Ask HN: Incubator offers $150,000 for 40% equity - websirnik

There is a new incubator launching in Moscow, Russia. It is called Farminers (farminers.ru). It offers $150,000 for 40% equity, office space for 6 months, Macbook and iPad. After 6 months there is a Demoday. During 6-month you can get help from several mentors(11 guys), who are only known locally in Russia.<p>What do you think about this type of Incubator model? They are stating that $150,000 are for building the prototype. What kind of prototype you could built for $150,000???
I can't say anything of what kind of mentorship you could get there, but the mentor list is not looking very impressive at the moment. Biggest names are the guys from Mail.ru Group(IPOed in London in early 2011).<p>$150,000 sounds really sweet for the startups. The question is will this type of Incubator help to develop startup eco-system in Russia? ... It should, right?
======
wisty
How many people do they expect you to employee? What pay would you typically
get in Russia? How much would they let you pay yourself?

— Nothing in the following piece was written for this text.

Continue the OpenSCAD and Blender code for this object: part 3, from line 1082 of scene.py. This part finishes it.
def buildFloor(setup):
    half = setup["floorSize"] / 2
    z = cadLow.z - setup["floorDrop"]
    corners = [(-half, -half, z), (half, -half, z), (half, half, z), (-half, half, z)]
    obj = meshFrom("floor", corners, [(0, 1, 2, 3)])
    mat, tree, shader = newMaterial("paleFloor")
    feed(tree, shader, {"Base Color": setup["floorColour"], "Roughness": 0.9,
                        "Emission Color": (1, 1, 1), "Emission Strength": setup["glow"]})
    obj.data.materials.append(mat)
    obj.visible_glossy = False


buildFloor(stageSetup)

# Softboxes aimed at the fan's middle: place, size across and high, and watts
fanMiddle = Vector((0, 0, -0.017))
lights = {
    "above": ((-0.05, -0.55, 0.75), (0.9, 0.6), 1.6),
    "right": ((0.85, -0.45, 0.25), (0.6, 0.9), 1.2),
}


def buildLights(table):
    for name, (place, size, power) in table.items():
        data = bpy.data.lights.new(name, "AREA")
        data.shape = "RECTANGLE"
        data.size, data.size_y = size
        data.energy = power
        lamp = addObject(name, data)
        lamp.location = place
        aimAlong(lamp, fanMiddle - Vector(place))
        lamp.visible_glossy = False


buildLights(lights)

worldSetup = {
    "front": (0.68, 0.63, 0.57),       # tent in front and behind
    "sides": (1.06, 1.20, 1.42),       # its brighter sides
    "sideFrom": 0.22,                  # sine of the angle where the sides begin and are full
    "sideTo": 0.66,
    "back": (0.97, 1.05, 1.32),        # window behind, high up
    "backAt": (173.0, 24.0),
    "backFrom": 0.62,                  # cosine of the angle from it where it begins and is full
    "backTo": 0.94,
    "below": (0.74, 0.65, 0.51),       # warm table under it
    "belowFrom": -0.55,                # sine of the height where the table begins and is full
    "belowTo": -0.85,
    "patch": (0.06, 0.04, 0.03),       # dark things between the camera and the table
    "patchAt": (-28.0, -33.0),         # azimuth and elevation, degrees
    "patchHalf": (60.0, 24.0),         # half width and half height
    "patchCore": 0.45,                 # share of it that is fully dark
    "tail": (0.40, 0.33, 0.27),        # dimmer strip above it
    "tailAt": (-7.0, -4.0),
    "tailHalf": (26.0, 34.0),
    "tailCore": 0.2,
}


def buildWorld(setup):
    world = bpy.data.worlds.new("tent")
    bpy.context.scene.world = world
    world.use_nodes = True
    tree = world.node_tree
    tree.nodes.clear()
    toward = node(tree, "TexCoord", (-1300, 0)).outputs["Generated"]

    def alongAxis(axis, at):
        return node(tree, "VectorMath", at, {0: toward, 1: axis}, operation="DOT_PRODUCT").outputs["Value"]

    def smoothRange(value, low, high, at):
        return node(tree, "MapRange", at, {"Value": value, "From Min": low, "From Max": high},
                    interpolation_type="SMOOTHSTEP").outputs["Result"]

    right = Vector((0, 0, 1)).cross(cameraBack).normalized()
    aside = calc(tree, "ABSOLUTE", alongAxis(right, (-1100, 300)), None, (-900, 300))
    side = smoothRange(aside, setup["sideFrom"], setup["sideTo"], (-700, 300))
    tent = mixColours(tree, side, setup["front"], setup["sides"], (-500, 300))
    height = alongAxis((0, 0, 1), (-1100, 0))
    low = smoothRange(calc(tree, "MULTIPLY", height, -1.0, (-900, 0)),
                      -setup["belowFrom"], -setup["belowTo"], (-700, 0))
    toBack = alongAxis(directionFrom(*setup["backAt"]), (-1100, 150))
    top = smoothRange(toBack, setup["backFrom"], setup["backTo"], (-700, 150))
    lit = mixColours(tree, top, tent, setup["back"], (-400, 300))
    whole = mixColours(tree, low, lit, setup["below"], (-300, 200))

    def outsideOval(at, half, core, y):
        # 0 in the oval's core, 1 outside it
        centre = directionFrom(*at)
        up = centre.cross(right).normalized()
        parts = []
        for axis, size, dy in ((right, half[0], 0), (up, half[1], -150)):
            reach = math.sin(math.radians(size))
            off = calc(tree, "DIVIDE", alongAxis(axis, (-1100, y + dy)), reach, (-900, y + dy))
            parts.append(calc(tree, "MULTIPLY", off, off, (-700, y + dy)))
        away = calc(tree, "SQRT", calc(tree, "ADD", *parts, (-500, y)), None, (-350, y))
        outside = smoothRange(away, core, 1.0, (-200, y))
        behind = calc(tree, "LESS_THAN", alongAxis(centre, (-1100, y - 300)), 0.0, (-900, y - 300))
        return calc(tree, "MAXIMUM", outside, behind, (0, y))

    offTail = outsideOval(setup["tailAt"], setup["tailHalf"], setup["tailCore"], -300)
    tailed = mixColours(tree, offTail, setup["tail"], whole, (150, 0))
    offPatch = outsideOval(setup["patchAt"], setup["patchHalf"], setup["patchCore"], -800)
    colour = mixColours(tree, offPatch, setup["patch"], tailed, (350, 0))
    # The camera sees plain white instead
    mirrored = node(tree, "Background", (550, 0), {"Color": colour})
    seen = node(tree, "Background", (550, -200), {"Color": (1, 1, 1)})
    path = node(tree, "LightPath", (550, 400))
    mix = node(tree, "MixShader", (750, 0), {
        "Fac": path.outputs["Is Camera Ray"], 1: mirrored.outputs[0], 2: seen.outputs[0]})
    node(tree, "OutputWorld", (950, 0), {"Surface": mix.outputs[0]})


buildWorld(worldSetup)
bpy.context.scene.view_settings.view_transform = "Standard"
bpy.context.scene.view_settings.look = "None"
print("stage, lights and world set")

40% seems a bit steep, but if you are also getting an OK (below market, but
not terrible) salary for working on the project, then it sounds great (unless
there are some legal traps). If they want you to hire dozens of staff, and
everyone lives off ramen and the hope that some VP will be interested in
funding the next step (for a huge chunk of the remaining equity), then it's
not so great.

------
petervandijck
Yesterday, at the NYC YC meetup, pg said that a big difference between them
and all the other incubators was that they are a few people that advise
startups 100% of their time. He has like 160 startups under his belt. A lot of
experience. The others just use "advisors" who will spend an hour with a few
startups here and there. That just may not be very valuable.

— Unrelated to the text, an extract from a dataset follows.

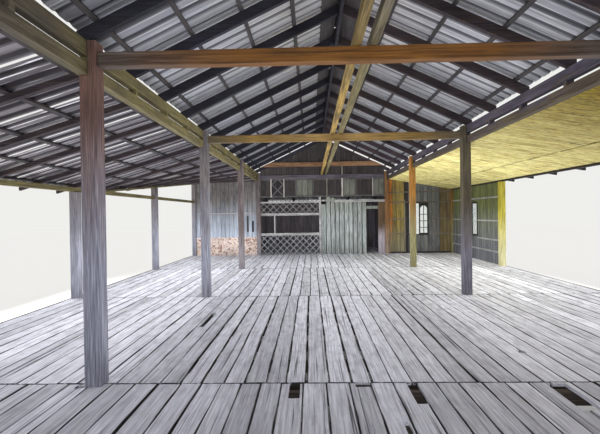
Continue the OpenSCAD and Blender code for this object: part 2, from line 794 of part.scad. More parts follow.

Apart from the money, what are the other terms? Board seats? Etc?

------
joshuahays
The option can sound enticing for startups that are grounded in Russia who
don't have many more options. However, like another user said below... it's
really just paying you to complete the product, like they're contracting you
to build your own product. If they're investing in just you and not a multi-
man team, may be worth considering?

------
md1515
Moscow is one of the most expensive cities and living there for 6 months will
take out a hefty chunk. The mentors don't seem of the highest calibur, but are
fine I guess.

I would agree - for Russian based startups, this might be a good option.
Otherwise...no

------
ig1
Sounds similar to hackfwd, where the amount they give you is essentially to
pay founder salaries while they build a prototype. They take a big chunk of
the company but in exchange take away the risk for someone leaving a job to
create a company.

------
ohashi
I know very little about the russian startup scene but I thought Mail.ru was
one of the most successful online companies there?

------
ash
Your link to Farminers is wrong. Should be <http://farminers.com>

------
realschool
Moscow is one of, if not the most expensive cities in Europe.